The Chemistry of Atmospheric Pollutants

Although some pollutants emitted into the atmosphere present a health risk in their own right, a major additional impact results from their oxidation in the atmosphere, which leads to the production of a range of secondary pollutants (eg. ozone), many of which are potentially more harmful than their precursors. An understanding of the chemical conversions of the various atmospheric pollutants, and the rates of these conversions, allows us to rationalise observational measurements made in the atmosphere. A brief description of the atmospheric formation and removal of the series of pollutants routinely measured is given below.


Nitrogen oxides (nitric oxide and nitrogen dioxide):

Nitrogen oxides are released into the atmosphere mainly in the form of nitric oxide, as a result of fossil fuel combustion. Nitric oxide is readily oxidised to nitrogen dioxide by reaction with ozone. Elevated levels of nitrogen oxides are generally observed in urban environments under stable meteorological conditions, when the airmass is unable to disperse. Together with hydrocarbons, they play an important role in the formation of ozone in the atmosphere, as described below. Nitrogen oxides have a lifetime of approximately 1 day with respect to conversion to nitric acid, which is removed from the atmosphere by direct deposition to the ground, or tranfer to aqueous droplets (eg. cloud or rainwater), thereby contributing to acid deposition.

Hydrocarbons:

Hydrocarbons (and other organic compounds) are released into the atmosphere from a variety of man-made sources (eg. fossil fuel combustion, solvent evaporation) and some natural sources (eg. vegetation). Some hydrocarbons present a direct health hazard, for example benzene and 1,3 butadiene are carcinogens.
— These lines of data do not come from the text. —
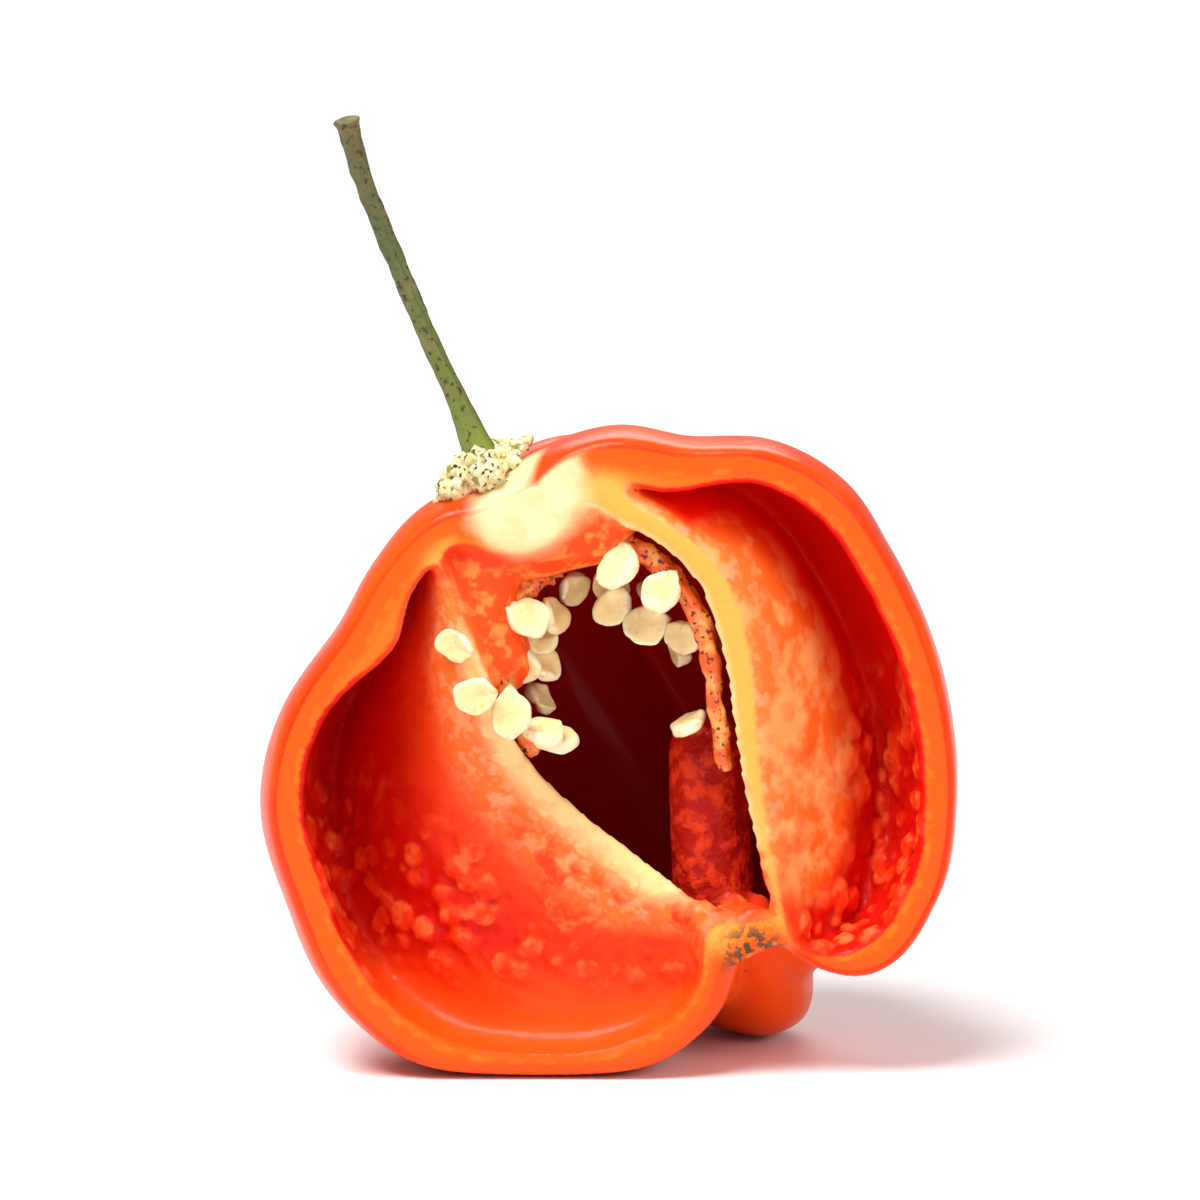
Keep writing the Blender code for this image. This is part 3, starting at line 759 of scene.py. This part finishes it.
def seed_shape():
    """One flat round seed with a thick rim, dished faces, and the small beak where it was attached, at +X."""
    rings = ((0.0, 0.36), (0.35, 0.36), (0.62, 0.38), (0.8, 0.42), (0.92, 0.37), (0.98, 0.22))
    sides = 28
    bm = bmesh.new()
    layer = bm.verts.layers.float.new("out")
    tip_layer = bm.verts.layers.float.new("tip")
    loops = []
    for share, half in [(s, h) for s, h in rings[1:]] + [(1.0, 0.0)] + [(s, -h) for s, h in rings[:0:-1]]:
        loop = []
        for j in range(sides):
            turn = 2 * math.pi * j / sides
            beak = math.exp(-((math.remainder(turn, 2 * math.pi) / 0.22) ** 2))
            round_off = 1 + 0.05 * math.cos(turn - 0.8) + 0.05 * math.cos(2 * turn + 0.5) + 0.03 * math.cos(3 * turn - 1)
            reach = share * SEED_RADIUS * (round_off + 0.24 * beak * share)
            vert = bm.verts.new((reach * math.cos(turn), reach * math.sin(turn) * 0.93, half * (1 - 0.5 * beak * share)))
            vert[layer] = share
            vert[tip_layer] = beak * share**3
            loop.append(vert)
        loops.append(loop)
    poles = [bm.verts.new((0, 0, rings[0][1])), bm.verts.new((0, 0, -rings[0][1]))]
    for first, second in zip(loops, loops[1:]):
        for j in range(sides):
            bm.faces.new((first[j], second[j], second[(j + 1) % sides], first[(j + 1) % sides]))
    for j in range(sides):
        bm.faces.new((poles[0], loops[0][j], loops[0][(j + 1) % sides]))
        bm.faces.new((poles[1], loops[-1][(j + 1) % sides], loops[-1][j]))
    for vert in bm.verts:
        vert.co.z += 0.14 * vert.co.x * vert.co.y + 0.07 * vert.co.x**2
        vert.co *= MM
    bmesh.ops.recalc_face_normals(bm, faces=bm.faces)
    mesh = bpy.data.meshes.new("seed")
    bm.to_mesh(mesh)
    bm.free()
    mesh.shade_smooth()
    seed = bpy.data.objects.new("one_seed", mesh)
    bpy.context.scene.collection.objects.link(seed)
    return seed


def set_inputs(modifier, tree, values):
    """Sets a node group's named inputs on a modifier, by their identifiers."""
    for item in tree.interface.items_tree:
        if item.item_type == "SOCKET" and item.in_out == "INPUT" and item.name in values:
            modifier[item.identifier] = values[item.name]


def grown(piece_name, carrier, tree, values):
    """Runs a node tree on a carrier, and gives the result as a plain mesh piece in the carrier's place."""
    modifier = carrier.modifiers.new("growth", "NODES")
    modifier.node_group = tree
    set_inputs(modifier, tree, values)
    bpy.context.view_layer.update()
    graph = bpy.context.evaluated_depsgraph_get()
    mesh = bpy.data.meshes.new_from_object(carrier.evaluated_get(graph))
    bpy.data.objects.remove(carrier)
    mesh.name = piece_name
    piece = bpy.data.objects.new(piece_name, mesh)
    bpy.context.scene.collection.objects.link(piece)
    return piece


def placing_tree(name, extra=()):
    """A node tree that puts a shape on every point of its carrier, turned as the point says."""
    tree = bpy.data.node_groups.new(name, "GeometryNodeTree")
    face = tree.interface
    face.new_socket("Geometry", in_out="INPUT", socket_type="NodeSocketGeometry")
    face.new_socket("Shape", in_out="INPUT", socket_type="NodeSocketObject")
    for socket_name, default in extra:
        face.new_socket(socket_name, in_out="INPUT", socket_type="NodeSocketFloat").default_value = default
    face.new_socket("Draw", in_out="INPUT", socket_type="NodeSocketInt").default_value = 1
    face.new_socket("Geometry", in_out="OUTPUT", socket_type="NodeSocketGeometry")
    return tree, node(tree, "NodeGroupInput").outputs


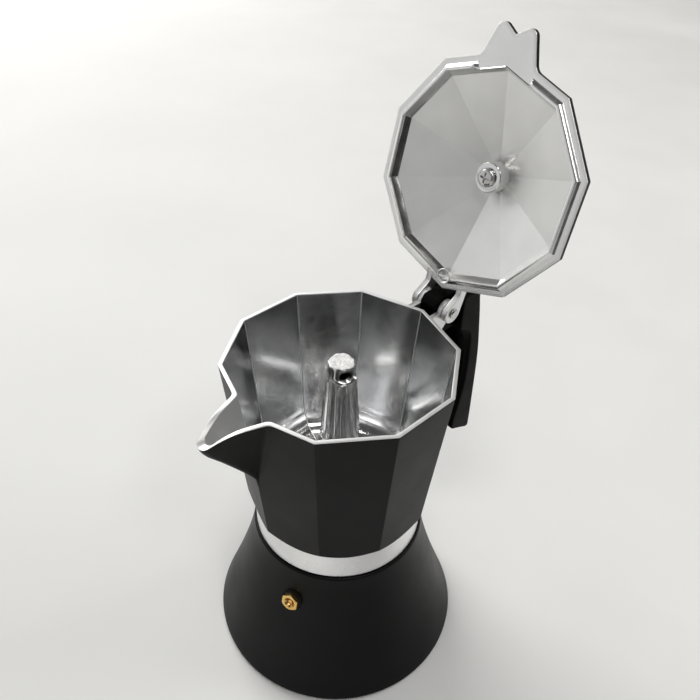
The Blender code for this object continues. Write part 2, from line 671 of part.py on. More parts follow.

Although the levels of most hydrocarbons typically observed do not present a health risk, they are oxidised to form oxygenated organic products (some of which may be harmful) and carbon monoxide. Owing to the diversity of their structure and differences in their reactivity, the rates and products of hydrocarbon oxidation are highly varied. In the presence of nitrogen oxides, hydrocarbon oxidation also leads to ozone formation, as described below.

Carbon monoxide:

Carbon monoxide is both emitted into the atmosphere as a result of combustion processes, and is formed from the oxidation of hydrocarbons and other organic compounds. The highest concentrations are found close to combustion sources. It has an atmospheric lifetime of approximately one month with respect to further oxidation to form carbon dioxide.

Ozone:

The formation of ozone requires the presence of three ingredients: hydrocarbons, nitrogen oxides and sunlight. The sunlight provides the energy for the whole process to begin through near ultra-violet radiation which is able to dissociate certain stable molecules, leading to the formation of reactive species known as free radicals. In the presence of nitrogen oxides, these free radicals catalyse the oxidation of hydrocarbons to carbon dioxide and water vapour. Partially oxidised organic species such as aldehydes, ketones and carbon monoxide are intermediate oxidation products, and ozone is generated as a by-product. Since ozone itself is photodissociated to form free radicals, it promotes the oxidation chemistry, thereby catalysing its own formation (ie. it is an autocatalyst). Consequently, high levels of ozone are generally observed under sunny, summertime conditions in locations where the airmass has previously collected emissions of hydrocarbons and nitrogen oxides. Because of the time required for chemical processing, ozone formation tends to be downwind of pollution centres (ie. it is usual for the highest ozone levels to be in suburban or rural locations).

Sulphur dioxide:

In continental regions, atmospheric sulphur dioxide results mainly from fossil fuel combustion. The oxidation of sulphur dioxide leads to the production of sulphuric acid, which contributes to acid precipitation. Its atmospheric lifetime with respect to oxidation is typically a few days. However, the rate of oxidation is variable, since it may occur both in aqueous droplets (eg. clouds), and in the gaseous phase where the sulphuric acid itself may condense to form condensation nuclei. Since sulphuric acid is very hygroscopic, these nuclei can grow rapidly by adsorption of water, and are therefore classed as cloud condensation nuclei.

PM10:

PM10 is defined as the total mass (per unit volume of air) of particles of median aerodynamic diameter less than 10 micro metre, sometimes referred to as "fine" particulate matter. Larger particles are not readily inhaled, and are removed comparatively efficiently from the air by sedimentation. Sources of fine particulate matter are numerous, and their chemical compositions highly variable. The particles are often classed as either primary (those emitted directly into the atmosphere) or secondary (those formed or modified in the atmosphere from condensation and growth). A major source of fine primary particles results from combustion processes, in particular diesel combustion, where the transport of hot exhaust vapour into a cooler tailpipe or stack can lead to spontaneous nucleation of "carbon" particles prior to emission. Secondary particles are typically formed when low volatility products are generated in the atmosphere, for example the oxidation of sulphur dioxide to sulphuric acid referred to above. The atmospheric lifetime of particulate matter is a strong function of particle size, but may be as long as 10 days for particles of about 1micro metre in diameter.